Saturday 21 March 2020

Misbehaviour: This good fight is great!




 In a sea of mainstream films that increasingly take up social issues and superbly transform them into entertainment, it is becoming difficult to stand out. I remember watching a slew of such films over the last few years, and much as I wanted to appreciate their intent, the packaging was starting to look run-of-the-mill. But Misbehaviour more than manages to create its own place. In fact, the trailer just does not do it justice.

The one factor working in its favour is that its inspired by real-life events. Based on the disruption of the Miss World, 1970 pageant in London by a group of ‘anarchist’ feminists, the film lightly but brilliantly explores how one woman gets gripped by the cause, creating a chain of events whose positive impact will be felt even decades later.

The film starts at a point where the protagonist, Keira Knightly’s character Sally, has a lot going on in her life already. She’s going back to university as a ‘mature’ student while raising her daughter with generous support from her partner and mother and is also engaged in trade-union activity. Despite this, her life seems to have other plans. It is her initial dissatisfaction with gender imbalance she sees around her, along with related events that sharpen her commitment to the cause and lead to the unfolding of the events in the film.

She joins a group of feminists, who believe that the beauty contest insults women. But all feminists are not made the same. The film shows the glorious differences in their opinions, and how overcoming them can make the whole greater than the sum of parts. In doing this it also resists a single point of view on women’s rights. Some of the contestants themselves are shown as well-defined characters as well, with very different perspectives on what the pageant means. In total, there are a number of female characters, who are at various ends of the spectrum and are responding to liberties men take in a patriarchal setup in their own ways.
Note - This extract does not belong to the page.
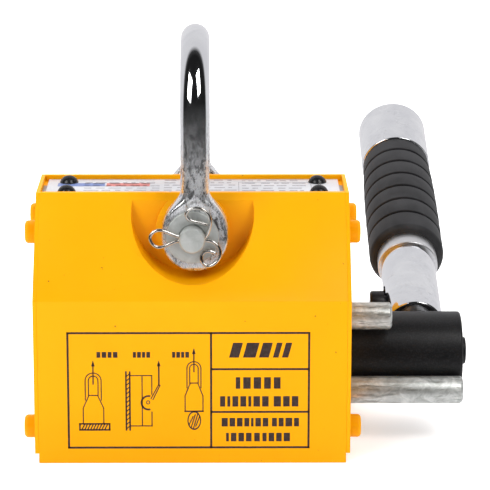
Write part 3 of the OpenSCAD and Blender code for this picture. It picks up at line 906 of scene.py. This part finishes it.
class Print:
    """Flat ink shapes on one face: every shape becomes a thin closed film."""

    def __init__(self, to_space):
        self.shape = bmesh.new()
        self.to_space = to_space

    def polygon(self, points):
        """A closed film over an outline."""
        low = [self.shape.verts.new(self.to_space(x, y, 0)) for x, y in points]
        high = [self.shape.verts.new(self.to_space(x, y, FILM)) for x, y in points]
        self.shape.faces.new(list(reversed(low)))
        self.shape.faces.new(high)
        for index in range(len(points)):
            after = (index + 1) % len(points)
            self.shape.faces.new((low[index], low[after], high[after], high[index]))

    def bar(self, x0, y0, x1, y1, slant=0.0):
        """A filled block; slant pushes its upper edge along."""
        self.polygon([(x0, y0), (x1, y0), (x1 + slant, y1), (x0 + slant, y1)])

    def line(self, a, b, width):
        """A straight stroke with square ends."""
        along = (Vector(b) - Vector(a)).normalized()
        across = Vector((-along.y, along.x)) * width / 2
        grow = along * width / 2
        a = Vector(a) - grow
        b = Vector(b) + grow
        self.polygon([tuple(a - across), tuple(b - across), tuple(b + across), tuple(a + across)])

    def arc(self, centre, radius, start, end, width, stretch=1.0, steps=20):
        """A curved line; stretch makes it an ellipse along the second direction."""
        outer = []
        inner = []
        for step in range(steps + 1):
            turn = math.radians(start + (end - start) * step / steps)
            direction = Vector((math.cos(turn), math.sin(turn) * stretch))
            outer.append(Vector(centre) + direction * (radius + width / 2))
            inner.append(Vector(centre) + direction * (radius - width / 2))
        for index in range(steps):
            self.polygon([tuple(inner[index]), tuple(outer[index]),
                          tuple(outer[index + 1]), tuple(inner[index + 1])])

    def arrow(self, x, y0, y1, width):
        """An upright stroke with a pointed head."""
        foot = y1 - ARROW_LENGTH
        self.line((x, y0), (x, y1 - ARROW_NOTCH), width)
        self.polygon([(x - ARROW_HALF, foot), (x + ARROW_HALF, foot), (x, y1)])

    def hatch(self, x0, y0, x1, y1, count, width, lean):
        """Slanting strokes between two edges."""
        for index in range(count):
            x = x0 + (x1 - x0 - lean) * (index + 0.5) / count
            self.line((x, y0), (x + lean, y1), width)

    def words(self, x0, x1, y, height, pattern, slant=0.0):
        """A row of plain blocks that stands for a line of print."""
        total = sum(pattern)
        x = x0
        for index, share in enumerate(pattern):
            step = (x1 - x0) * share / total
            if index % 2 == 0:
                self.bar(x, y, x + step, y + height, slant)
            x += step

    def finish(self, name, material):
        """Makes the film a piece of the housing."""
        add_object(name, finished_mesh(self.shape, name), [material], "housing")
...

Pulling it off, is to the credit of the movie-makers who may well have had an easier time painting the characters either black or white. I left the cinema with all their ideas swirling in my mind, and I am still trying to understand it from the different points of view. It is clear in the end though, that the real heroes of the story are indeed the active feminists who take matters in their own hands and play their part in making feminism mainstream.

Sitting in 2020, we have come far enough to not just proudly call ourselves feminists but even go a step further and say that ‘We should all be feminists’. It is hardly something we can still take for granted, however. First, because as many women (and men) agree, we still have a long way to go. And two, it is goose-bump inducing to reflect on how far women at the time had to shake things up to make a point about gender equality. It is hard to overlook the fearless risks they took. We sit in the shade because they planted the tree. The film worth watching just for that reason. But it gives us plenty more.

PS: I am not sure what it is about Dirty Dancing songs, but there’s one called ‘You don’t own me’, which also features heavily in the Misbehaviour trailer. Another one ‘In the still of the night’ was used in The Irishman, which I wrote about a few months ago. The coincidence has piqued my interest enough to go back and watch DD again.